Revista Rua


A que Tradição Pertence a Tradição Gramatical Russa
(To what tradition does the Russian grammatical tradition belong?)

Patrick Seriot

A história da língua livresca nos países eslavos ortodoxos e da reflexão metalingüística que a acompanha é assim feita de períodos sucessivos de evolução local divergente e de reação purista centralizadora, cujos fundamentos são de ordem religiosa antes do que propriamente lingüística.
 
Konstantin Kostenecski: Fideísmo e Hesicasmo
 
O cristianismo, religião do livro, privilegia o texto escrito como meio de acesso ao conteúdo (ao dogma). Mas logo surgem atitudes divergentes frente à escrita. Logo se torna difícil falar de uma tradição eslava em matéria de língua ou de gramática[13].
Assim, no início do século X na Bulgária, na geração dos letrados que acolheram os sobreviventes da missão de Cirilo e Metódio, expulsos da Moravia, já se distinguem dois centros, duas escolas, duas “tradições” embrionárias. Com as reflexões de João o Exarca sobre a tradução, a Escola de Ohrid dá prioridade ao sentido sobre a expressão: a ausência de equivalência estilística e gramatical entre as línguas (a não-correspondência dos gêneros gramaticais, por exemplo) necessita de uma tradução livre, pelo sentido. Nisso, João o Exarca não se diferenciava de São Jerônimo (342-420), autor da tradução latina da Bíblia (a Vulgata), que dedica uma de suas cartas ao exame da teoria da tradução, sustentando que é preciso traduzir o espírito antes do que a letra (“sentido por sentido antes do que palavra a palavra”: Jerônimo, Lettres, 57, citado por ROBINS, 1976: 74).
Mas logo, na mesma Bulgária, a Escola de Preslav depois a de Turnovo defendem ao contrário a exigência de seguir literalmente o texto original em nome da fidelidade ao dogma canônico (KOLESOV, 1991: 208; SUSOV, 1999: 74). É aí que vai se formar em seguida uma atitude que se pode chamar de fideísta[14] diante do texto escrito, prolongada pelo búlgaro Konstantin Kostenecski, refugiado na Sérvia no século XV, no momento em que o território búlgaro já estava ocupado pelos turcos. Nessa época, os falares vernaculares eslavos já haviam se distanciado de modo notável dos textos originais, e os manuscritos apresentavam variações lingüísticas cada vez mais importantes.
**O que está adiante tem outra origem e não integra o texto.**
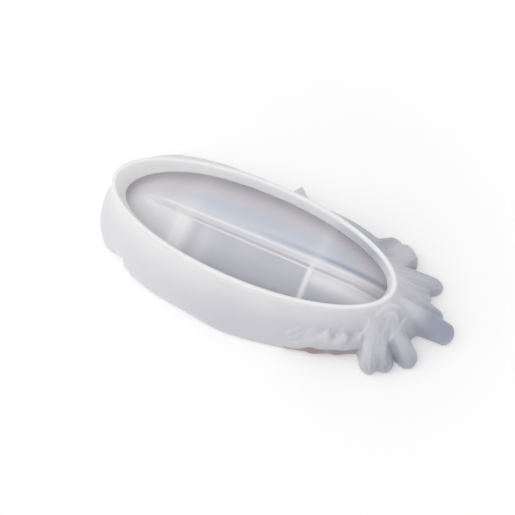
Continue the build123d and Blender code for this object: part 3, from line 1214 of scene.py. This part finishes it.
@dataclass
class Studio:
    """Pale floor, soft light and the camera."""

    azimuth: float = 24.07
    elevation: float = 69.55
    distance: float = 0.610
    lens: float = 66.97
    sensor: float = 36.0
    aim: tuple = (-0.01055, -0.00539, 0.02033)
    floor_reach: float = 3.0
    floor_drop: float = 0.0002
    floor_tone: float = 0.95
    floor_roughness: float = 0.9
    floor_lift: float = 0.17
    white_ring: tuple = (0.10, 0.20)
    surroundings: float = 0.64
    lamps: tuple = (Lamp("key", (-0.80, -0.45, 0.85), 1.0, 2.5), Lamp("top", (-0.15, -0.20, 1.2), 0.8, 2.4))

    def camera(self) -> None:
        """Place the camera and make it the scene's."""
        data = bpy.data.cameras.new("camera")
        data.lens = self.lens
        data.sensor_width = self.sensor
        eye = bpy.data.objects.new("camera", data)
        turn, tilt = math.radians(self.azimuth), math.radians(self.elevation)
        back = Vector((math.sin(turn) * math.cos(tilt), -math.cos(turn) * math.cos(tilt), math.sin(tilt)))
        aim = Vector(self.aim)
        eye.location = aim + back * self.distance
        eye.rotation_euler = (aim - eye.location).to_track_quat("-Z", "Y").to_euler()
        bpy.context.scene.collection.objects.link(eye)
        bpy.context.scene.camera = eye

    def floor(self) -> None:
        """Lay a pale floor."""
        mesh = bpy.data.meshes.new("floor")
        reach = self.floor_reach
        corners = [(-reach, -reach, 0), (reach, -reach, 0), (reach, reach, 0), (-reach, reach, 0)]
        mesh.from_pydata(corners, [], [(0, 1, 2, 3)])
        plane = bpy.data.objects.new("floor", mesh)
        plane.location.z = -self.floor_drop
        bpy.context.scene.collection.objects.link(plane)
        mesh.materials.append(self.floor_paint())
        plane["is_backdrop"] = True

    def floor_paint(self) -> bpy.types.Material:
        """Build the floor's material, which runs to white away from the mould.

        Returns:
            The material.
        """
        paint = bpy.data.materials.new("floor")
        paint.use_nodes = True
        tree = paint.node_tree
        seen = self.seen(tree)
        shader = tree.nodes["Principled BSDF"]
        shader.inputs["Base Color"].default_value = (self.floor_tone,) * 3 + (1.0,)
        shader.inputs["Roughness"].default_value = self.floor_roughness
        shader.inputs["Specular IOR Level"].default_value = 0.0
        shader.inputs["Emission Color"].default_value = (1.0, 1.0, 1.0, 1.0)
        tree.links.new(calculate(tree, "MULTIPLY", seen, self.floor_lift), shader.inputs["Emission Strength"])
        white = add_node(tree, "ShaderNodeEmission", {})
        place = add_node(tree, "ShaderNodeTexCoord", {})
        away = add_node(tree, "ShaderNodeVectorMath", {0: place.outputs["Object"]}, operation="LENGTH")
        start, full = self.white_ring
        fade = add_node(tree, "ShaderNodeMapRange",
                        {"Value": away.outputs["Value"], "From Min": start, "From Max": full},
                        interpolation_type="SMOOTHSTEP")
        share = calculate(tree, "MULTIPLY", fade.outputs["Result"], seen)
        mix = add_node(tree, "ShaderNodeMixShader",
                       {"Fac": share, 1: shader.outputs["BSDF"], 2: white.outputs["Emission"]})
        tree.links.new(mix.outputs["Shader"], tree.nodes["Material Output"].inputs["Surface"])
        return paint

    @staticmethod
    def seen(tree: bpy.types.NodeTree) -> bpy.types.NodeSocket:
        """Add nodes that are 1 for camera, glossy and transmission rays.

        Args:
            tree: Node tree of the floor or the world.

        Returns:
            The socket that says so.
        """
        path = add_node(tree, "ShaderNodeLightPath", {}).outputs
        looked_at = calculate(tree, "MAXIMUM", path["Is Camera Ray"], path["Is Glossy Ray"])
        return calculate(tree, "MAXIMUM", looked_at, path["Is Transmission Ray"])

    def world(self) -> None:
        """Set even pale surroundings, which look white."""
        sky = bpy.data.worlds.new("world")
        sky.use_nodes = True
        tree = sky.node_tree
        light = tree.nodes["Background"]
        light.inputs["Color"].default_value = (1.0, 1.0, 1.0, 1.0)
        light.inputs["Strength"].default_value = self.surroundings
        shown = add_node(tree, "ShaderNodeBackground", {"Strength": 1.0})
        mix = add_node(tree, "ShaderNodeMixShader", {"Fac": self.seen(tree), 1: light.outputs["Background"],
                                                     2: shown.outputs["Background"]})
        tree.links.new(mix.outputs["Shader"], tree.nodes["World Output"].inputs["Surface"])
        bpy.context.scene.world = sky

    def build(self) -> None:
        """Set up the whole studio."""
        self.camera()
        self.floor()
        self.world()
        for lamp in self.lamps:
            lamp.hang()
        bpy.context.scene.view_settings.view_transform = "Standard"


def place(piece: bpy.types.Object, finish: bpy.types.Material, *nodes: str) -> None:
    """Dress a piece and let it stand for its CAD nodes.

    Args:
        piece: The new object.
        finish: Its material.
        nodes: CAD nodes that it stands for.
    """
    piece.data.materials.append(finish)
    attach(piece, BODY)
    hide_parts(*nodes)
    log.info("%s stands for %s", piece.name, ", ".join(nodes))


def main() -> None:
    """Build the mould and its studio."""
    logging.basicConfig(level=logging.INFO)
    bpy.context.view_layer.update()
    form = MouldForm()
    outside, core = form.outside(), form.core()
    skin, dome, ribs = OuterSkin(form), CoreDome(form), Ribs(form)
    piece = form.grid.surface("outer_skin", skin.shape(outside, core))
    skin.dress(piece)
    place(piece, SiliconeFinish(Zone.SKIN, scatter=SKIN_SCATTER).material(), "pour_collar", "vane_shell",
          "trough_floor", "quill_pocket", "near_tuft_pair", "near_tuft", "far_tuft", "far_tuft_stub")
    piece = form.grid.surface("core_dome_shell", dome.shape(core))
    dome.dress(piece)
    place(piece, SiliconeFinish(Zone.CORE).material(), "core_dome")
    finish = SiliconeFinish(Zone.RIB).material()
    for name, values in ribs.shapes(core).items():
        piece = form.grid.surface(f"{name}_form", values)
        ribs.dress(piece)
        place(piece, finish, name)
    Studio().build()


if __name__ == "__main__":
    main()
[13] Sobre a noção não discutida de “tradição eslava em filosofia da linguagem” no sentido de “filosofia da linguagem nos países de língua eslava”, cf. RUDENKO & PROKOPENKO, 1995.
[14] O fideísmo baseia-se em uma desconfiança em relação à razão: a Fé só deve ser fundamentada na Fé. A Razão não nos ensina nada sobre a verdadeira natureza das coisas, a verdade absoluta só pode ser fundamentada na revelação e na Fé.